Real-Time Data Platforms: SingleStore vs. Databricks

SingleStore and Databricks are both exceptional data platforms that address important challenges for their customers.

However, when it comes to performance and cost, SingleStore has several, major advantages because it’s built from the ground up for performance, which ends up leading to lower cost. This blog is the first of a multi-part series in which we will examine these differences, and we will begin on the subject of real-time analytics and operations, an area in which SingleStore excels. 

Additionally, we have observed that SingleStore also has cost and performance advantages in non real-time, batch ETL jobs — and we will cover those in a follow up blog.

Understanding the value of real-time data

To begin, let's establish the significance of real-time data. Why do customers value it? The simple answer is in many use cases, the value of data diminishes as it ages. Whether you're optimizing a marketing campaign, monitoring trade speeds, pushing real-time inventory updates, observing network hiccups or watching security events, delays in customer reactions translate to financial losses. The events generated by these sources arrive continuously — in a stream — which has led to the rise of streaming technologies. Databricks' recent blog, "Latency goes subsecond in Apache Spark Structured Streaming," aptly describes this:

“In our conversations with many customers, we have encountered use cases that require consistent sub-second latency.
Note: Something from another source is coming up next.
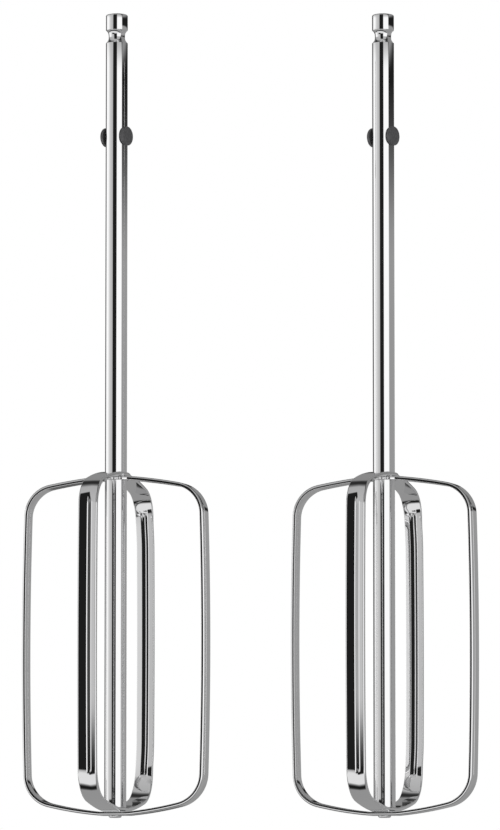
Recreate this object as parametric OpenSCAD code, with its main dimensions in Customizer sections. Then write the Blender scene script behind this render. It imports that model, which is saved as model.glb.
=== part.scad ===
// A pair of mixer beaters, side by side.
// Each one is a round drive shaft with a detent groove and a cross rivet, which carries two
// closed loops of flat strip set a quarter turn apart. The shafts run along Z with their tips up.
// The origin is midway between the shafts, level with the lowest point of the bottom rivets.

/* [Pair] */
// Distance between the two shafts
axis_gap = 61; // [46:0.5:120]
// Turn of the left beater about its own shaft, in degrees, as the pair is laid out
left_turn = -16; // [-45:0.5:45]
// Turn of the right beater about its own shaft, in degrees
right_turn = -19; // [-45:0.5:45]
// Full height of a beater, from the bottom rivet to the tip
overall_h = 184; // [150:1:230]

/* [Shaft] */
// Diameter of the drive shaft
shaft_d = 5; // [4.6:0.1:5.4]
// Length of the tip above the detent groove
tip_h = 3.95; // [3:0.05:6]
// Height of the dome on the tip
dome_h = 0.3; // [0.1:0.05:0.6]
// Radius of the rounded edge between the dome and the side
tip_edge_r = 0.35; // [0.1:0.05:0.6]
// Height of the detent groove at the shaft's surface
groove_h = 2.9; // [2:0.1:4]
// Diameter left at the bottom of the detent groove
waist_d = 3.7; // [3:0.1:4.2]
// Diameter of the tenon that holds the loops at the bottom
tenon_d = 2; // [1.6:0.1:2.2]
// Diameter of the rivet head peened from the tenon
rivet_head_d = 2.95; // [2.6:0.05:3.6]
// Height of that rivet head
rivet_head_h = 0.5; // [0.4:0.05:1]

/* [Drive pin] */
// Distance from the tip down to the pin's axis
pin_drop = 28.5; // [20:0.5:40]
// Turn of the pin from the outer loop's plane, in degrees
pin_turn = -16.5; // [-90:0.5:90]
// Diameter of the pin's shank
pin_d = 2.2; // [1.6:0.1:2.6]
// Diameter of the two round heads
lug_d = 4.4; // [3.6:0.1:4.6]
// Thickness of a head
lug_t = 0.85; // [0.6:0.05:1.2]
// Distance across both heads
lug_span = 6.5; // [6.3:0.1:8]
// Radius of the rounded rim of a head
lug_rim_r = 0.3; // [0.1:0.05:0.4]

/* [Loops] */
// Width across a loop, outside to outside
loop_w = 43.75; // [38:0.25:45]
// Height of a loop, outside to outside
loop_h = 77; // [66:0.25:90]
// Width of the strip
strip_w = 4.45; // [4:0.05:4.8]
// Thickness of the strip
strip_t = 0.9; // [0.7:0.05:1.1]
// Slope of the arch where it leaves the flat hub, in degrees
shoulder_slope = 5; // [2:0.5:8]
// Radius of the shallow arch on each side of the hub at the top of the outer loop
outer_crown_r = 120; // [60:5:200]
// Radius of the same arch on the cross loop, which droops a little more
cross_crown_r = 70; // [60:5:200]
// Radius of the arch at the bottom of both loops
crown_low_r = 85; // [70:5:200]
// Radius of the two upper corners
corner_top_r = 7.5; // [5:0.1:9]
// Radius of the two lower corners
corner_low_r = 7.8; // [5:0.1:9]
// Radius of the slight bow in the two arms
bow_r = 1000; // [500:10:1500]
// Diameter of the eye round the shaft
eye_d = 6.3; // [6.1:0.1:8]

/* [Bead] */
// Width of the bead pressed along each arm
bead_w = 0.6; // [0.4:0.05:1]
// Depth of the bead
bead_depth = 0.18; // [0.1:0.02:0.3]
// Length of the bead
bead_len = 61; // [40:1:64]

/* [Hidden] */
$fn = 96;

shaft_r = shaft_d / 2;
half_w = loop_w / 2;
half_h = loop_h / 2;

// The outer loop lies on the rivet head, and the cross loop lies one strip thickness higher
outer_mid_z = rivet_head_h + half_h;
cross_mid_z = outer_mid_z + strip_t;
seat_z = rivet_head_h + 2 * strip_t;
pin_z = overall_h - pin_drop;

// The detent groove is a round channel: its radius follows from its height and its depth
groove_depth = (shaft_d - waist_d) / 2;
groove_r = (pow(groove_h / 2, 2) + pow(groove_depth, 2)) / (2 * groove_depth);
groove_z = overall_h - tip_h - groove_h / 2;

// The dome's radius, from its height over the flat left inside the rounded edge
dome_base_r = shaft_r - tip_edge_r;
dome_r = (pow(dome_base_r, 2) + pow(dome_h, 2)) / (2 * dome_h);

// One quarter of the loop's outline runs flat over the hub, then slopes off along the crown, the
// corner and the arm, each of them an arc tangent to the next. The corner's centre is where its
// arc touches both others.
hub_flat = eye_d / 2 + 0.1;
bow_centre = [half_w - bow_r, 0];
bead_dir = asin(bead_len / 2 / bow_r);

// Angle of a vector, in degrees
function direction(v) = atan2(v[1], v[0]);

// The upper right point at distance ra from a and rb from b
function meet(a, ra, b, rb) =
    let (
        gap = norm(b - a),
        along = (b - a) / gap,
        across = [along[1], -along[0]],
        reach = (gap * gap + ra * ra - rb * rb) / (2 * gap),
        side = sqrt(ra * ra - reach * reach)
    )
    a + reach * along + side * across;

// Points along an arc, without its first one
function arc(centre, r, from, to, steps) = [
    for (i = [1:steps])
        let (a = from + (to - from) * i / steps)
        centre + r * [cos(a), sin(a)]
];

function but_last(line) = [for (i = [0:len(line) - 2]) line[i]];

// A quarter of the loop at a depth under its outer face, from mid arm up to the hub
function quarter_line(crown_r, corner_r, depth) =
    let (
        shoulder_dir = 90 - shoulder_slope,
        hub_end = [hub_flat, half_h],
        crown_centre = hub_end - crown_r * [cos(shoulder_dir), sin(shoulder_dir)],
        corner_centre = meet(crown_centre, crown_r - corner_r, bow_centre, bow_r - corner_r),
        crown_dir = direction(corner_centre - crown_centre),
        bow_dir = direction(corner_centre - bow_centre)
    )
    concat(
        arc(bow_centre, bow_r - depth, 0, bow_dir, 5),
        arc(corner_centre, corner_r - depth, bow_dir, crown_dir, 14),
        but_last(arc(crown_centre, crown_r - depth, crown_dir, shoulder_dir, 10)),
        [hub_end - depth * [tan(shoulder_slope / 2), 1]]
    );

function reversed(line) = [for (i = [len(line) - 1:-1:0]) line[i]];
function flipped(line, sx, sy) = [for (p = line) [sx * p[0], sy * p[1]]];

// The whole loop at a depth under its outer face
function loop_line(crown_top_r, depth) =
    let (
        upper = quarter_line(crown_top_r, corner_top_r, depth),
        lower = quarter_line(crown_low_r, corner_low_r, depth)
    )
    concat(
        upper,
        reversed(flipped(upper, -1, 1)),
        flipped(lower, -1, -1),
        reversed(flipped(lower, 1, -1))
    );

// Closed loop of strip in its own plane, X across and Y up the shaft
module flat_loop(crown_top_r) {
    linear_extrude(strip_w, center = true)
        difference() {
            polygon(loop_line(crown_top_r, 0));
            polygon(loop_line(crown_top_r, strip_t));
        }
}

// Band of the bead's width that follows the right arm, between two depths under its outer face
module bead_band(depth_out, depth_in) {
    outside = arc(bow_centre, bow_r - depth_out, -bead_dir, bead_dir, 12);
    inside = arc(bow_centre, bow_r - depth_in, -bead_dir, bead_dir, 12);
    linear_extrude(bead_w, center = true)
        polygon(concat(outside, reversed(inside)));
}

// The same thing on both arms
module both_arms() {
    for (x = [0, 1])
        mirror([x, 0, 0])
            children();
}

// Loop standing upright, centred at the given height, with its eye at the top and its rivet
// hole at the bottom. The bead is a groove outside each arm and a rib inside it.
module strip_loop(mid_z, crown_top_r) {
    translate([0, 0, mid_z])
        difference() {
            union() {
                rotate([90, 0, 0]) {
                    flat_loop(crown_top_r);
                    both_arms()
                        bead_band(strip_t / 2, strip_t + bead_depth);
                }
                translate([0, 0, half_h - strip_t])
                    cylinder(d = eye_d, h = strip_t);
            }
            rotate([90, 0, 0])
                both_arms()
                    bead_band(-strip_t, bead_depth);
            translate([0, 0, half_h - 2 * strip_t])
                cylinder(d = shaft_d, h = 3 * strip_t);
            translate([0, 0, -half_h - strip_t])
                cylinder(d = tenon_d, h = 3 * strip_t);
        }
}

// Cross rivet through the shaft, lying along X at its own height
module pin_body() {
    rotate([0, 90, 0]) {
        cylinder(d = pin_d, h = lug_span - 2 * lug_t, center = true);
        for (side = [0, 1])
            mirror([0, 0, side])
                translate([0, 0, lug_span / 2 - lug_t])
                    lug_head();
    }
}

// One thin round head, its rim rounded on the outer side
module lug_head() {
    lug_r = lug_d / 2;
    rotate_extrude() {
        square([lug_r - lug_rim_r, lug_t]);
        square([lug_r, lug_t - lug_rim_r]);
        translate([lug_r - lug_rim_r, lug_t - lug_rim_r])
            intersection() {
                circle(r = lug_rim_r);
                square(lug_rim_r);
            }
    }
}

// Half section of the shaft: radius along X, height along Y
module shaft_section() {
    shoulder_y = overall_h - dome_h - tip_edge_r;
    difference() {
        union() {
            translate([0, seat_z])
                square([shaft_r, shoulder_y - seat_z]);
            square([dome_base_r, overall_h - dome_h]);
            translate([dome_base_r, shoulder_y])
                intersection() {
                    circle(r = tip_edge_r);
                    square(tip_edge_r);
                }
            intersection() {
                translate([0, overall_h - dome_r])
                    circle(r = dome_r);
                translate([0, overall_h - dome_h])
                    square([dome_base_r, dome_h]);
            }
        }
        translate([waist_d / 2 + groove_r, groove_z])
            circle(r = groove_r);
        translate([tenon_d / 2, -1])
            square([shaft_r, seat_z + 1]);
    }
}

// Peened head under the loops, its lower edge rounded
module rivet_section() {
    head_r = rivet_head_d / 2;
    edge_r = rivet_head_h * 0.7;
    translate([0, edge_r])
        square([head_r, rivet_head_h - edge_r]);
    square([head_r - edge_r, rivet_head_h]);
    translate([head_r - edge_r, edge_r])
        intersection() {
            circle(r = edge_r);
            translate([0, -edge_r])
                square(edge_r);
        }
}

module shaft() {
    color("silver")
        difference() {
            union() {
                rotate_extrude()
                    shaft_section();
                rotate_extrude()
                    rivet_section();
            }
            translate([0, 0, pin_z])
                rotate([0, 0, pin_turn])
                    pin_body();
        }
}

module drive_pin() {
    color("dimgray")
        translate([0, 0, pin_z])
            rotate([0, 0, pin_turn])
                pin_body();
}

module outer_loop() {
    color("gainsboro")
        strip_loop(outer_mid_z, outer_crown_r);
}

module cross_loop() {
    color("lightgray")
        rotate([0, 0, 90])
            strip_loop(cross_mid_z, cross_crown_r);
}

// Puts a sub-part in the left (-1) or the right (1) beater
module place(side) {
    translate([side * axis_gap / 2, 0, 0])
        rotate([0, 0, side < 0 ? left_turn : right_turn])
            children();
}

place(-1) shaft();  // left_shaft
place(-1) drive_pin();  // left_drive_pin
place(-1) outer_loop();  // left_outer_loop
place(-1) cross_loop();  // left_cross_loop
place(1) shaft();  // right_shaft
place(1) drive_pin();  // right_drive_pin
place(1) outer_loop();  // right_outer_loop
place(1) cross_loop();  // right_cross_loop
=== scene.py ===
import math

import bmesh
import bpy
import numpy as np
from mathutils import Matrix, Vector


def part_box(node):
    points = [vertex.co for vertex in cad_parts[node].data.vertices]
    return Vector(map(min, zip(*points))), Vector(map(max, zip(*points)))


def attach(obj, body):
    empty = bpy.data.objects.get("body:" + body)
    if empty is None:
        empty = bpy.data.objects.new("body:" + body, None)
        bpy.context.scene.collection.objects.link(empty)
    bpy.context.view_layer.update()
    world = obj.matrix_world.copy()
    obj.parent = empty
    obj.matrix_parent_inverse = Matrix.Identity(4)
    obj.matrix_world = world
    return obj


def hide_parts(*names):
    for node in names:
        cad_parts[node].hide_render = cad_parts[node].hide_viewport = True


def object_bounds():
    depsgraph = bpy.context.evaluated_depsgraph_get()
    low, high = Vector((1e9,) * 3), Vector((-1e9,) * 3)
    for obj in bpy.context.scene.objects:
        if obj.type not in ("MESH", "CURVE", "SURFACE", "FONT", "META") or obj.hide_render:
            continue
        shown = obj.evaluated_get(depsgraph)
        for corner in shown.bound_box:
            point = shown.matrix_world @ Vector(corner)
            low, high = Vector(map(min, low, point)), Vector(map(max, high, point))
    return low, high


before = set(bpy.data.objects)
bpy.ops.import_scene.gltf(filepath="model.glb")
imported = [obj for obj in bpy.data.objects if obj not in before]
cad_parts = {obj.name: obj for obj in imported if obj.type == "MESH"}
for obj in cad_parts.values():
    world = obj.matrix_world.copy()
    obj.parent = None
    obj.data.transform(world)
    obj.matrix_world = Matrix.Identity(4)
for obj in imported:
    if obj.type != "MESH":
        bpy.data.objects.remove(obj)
cad_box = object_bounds()

# ---------------------------------------------------------------- dimensions, in millimetres
MM = 0.001
SIDES = ("left", "right")

SHAFT_R = 2.5
TIP_H = 3.95
DOME_H = 0.3
TIP_EDGE_R = 0.35
GROOVE_H = 2.9
WAIST_R = 1.85
TENON_R = 1.0
RIVET_R = 1.475
RIVET_H = 0.5

PIN_DROP = 28.5
PIN_TURN = math.radians(-16.5)
PIN_R = 1.1
LUG_R = 2.2
LUG_T = 0.85
LUG_SPAN = 6.5
LUG_RIM_R = 0.26

LAYOUT_TURN = {"left": math.radians(-16), "right": math.radians(-19)}
STRIP_W = 4.45
STRIP_T = 0.9
HUB_FLAT = 3.25
# Shoulder slope and the radii of the crown and the corner, at the top and at the bottom. The
# cross loop droops a little more at the top than the outer loop.
OUTER_TOP_SHAPE = (math.radians(5), 120.0, 7.5)
CROSS_TOP_SHAPE = (math.radians(5), 70.0, 6.9)
LOW_SHAPE = (math.radians(5), 85.0, 7.8)
BOW_R = 1000.0
EYE_R = 3.15

# The strip's own section: its outer edges are chamfered, its inner ones only broken, and along
# the arms its two halves lean in to a shallow valley with a narrow bead at the bottom
CHAMFER_DEPTH = 0.4
CHAMFER_WIDTH = 0.29
INNER_EDGE_R = 0.13
VALLEY_SLOPE = math.tan(math.radians(10.5))
VALLEY_ROUND = 0.35
BEAD_W = 1.1
BEAD_FLANK = 0.18
BEAD_DEPTH = 0.13
BEAD_TILT = math.tan(math.radians(1.6))
BEAD_OFFSET = 0.42
# The cross loop's rear arm is a little twisted and leans round the shaft. Its valley is
# shallower, and inside it has a stepped groove in place of a rib: (place across, depth) pairs.
REAR_TWIST = math.radians(13.5)
REAR_LEAN = math.tan(math.radians(2.3))
REAR_VALLEY = 0.6
REAR_GROOVE = (
    (-0.8, 0.0), (-0.43, 0.14), (0.1, 0.28), (0.3, 0.275), (0.43, 0.31), (0.75, 0.355), (0.95, 0.0),
)
BEAD_ENDS = (-30.5, 32.0)
BEAD_FADE = 1.1


# ---------------------------------------------------------------- mesh helpers
def smooth(t):
    """0 below 0, 1 above 1, and an S curve between them."""
    t = np.clip(t, 0.0, 1.0)
    return t * t * (3 - 2 * t)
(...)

Such low latency use cases arise from applications like operational alerting and real time monitoring, a.k.a "operational workloads."

At SingleStore, we deal in milliseconds, because that’s what matters to our customers. Let’s call this quality latency, and define it as the time it takes for one event to enter the platform, reach its destination and generate value.  There are other important factors to consider, and Databricks correctly points out two more in their blog which describes “give[ing] users the flexibility to balance the tradeoff between throughput, cost and latency”.  We’ll add two more, simplicity and availability, to complete our goals for the ideal real time data platform:

1. Minimize latency
2. Maximize throughput
3. Minimize cost
4. Maximize availability
5. Maximize simplicity

How SingleStore handles real-time use cases

First, we’d like to discuss SingleStore’s recommended approach to real-time data use cases, which is to ingest streaming data into SingleStore and query it, illustrated in the following figure.

At this point you are probably thinking, huh? That’s it? There must be more to it than that!  How could one data platform ingest in real time AND serve analytical queries without sacrificing real- time SLA? I hear companies talking about adding new, specialized streaming products all the time. What do they do?

How Databricks handles real-time use cases

As it turns out, Databricks is one such company.  Let’s examine their approach in their recent blog, Latency goes subsecond in Apache Spark Structured Streaming, which includes two illustrations.  In the first illustration,

“Analytical workloads typically ingest, transform, process and analyze data in real time and write the results into Delta Lake backed by object storage” [where it stops being real time]

That’s not the end of the story, as the blog also contains an entirely separate ‘operational workloads’ configuration.  While this existence of this configuration is, by itself, compelling evidence the analytical workloads configuration stops being real time when it reaches Delta Lake, Databricks also pretty much admits this in their blog:

“On the other hand, operational workloads, ingest and process data in real time and automatically trigger a business process.” [that is also in real time]

The curious thing about this second figure is that it ends in a message bus. The data never lands and nothing ends up using it. Databricks solution for real time is to read from Kafka, do transformations and write back to either Kafka or…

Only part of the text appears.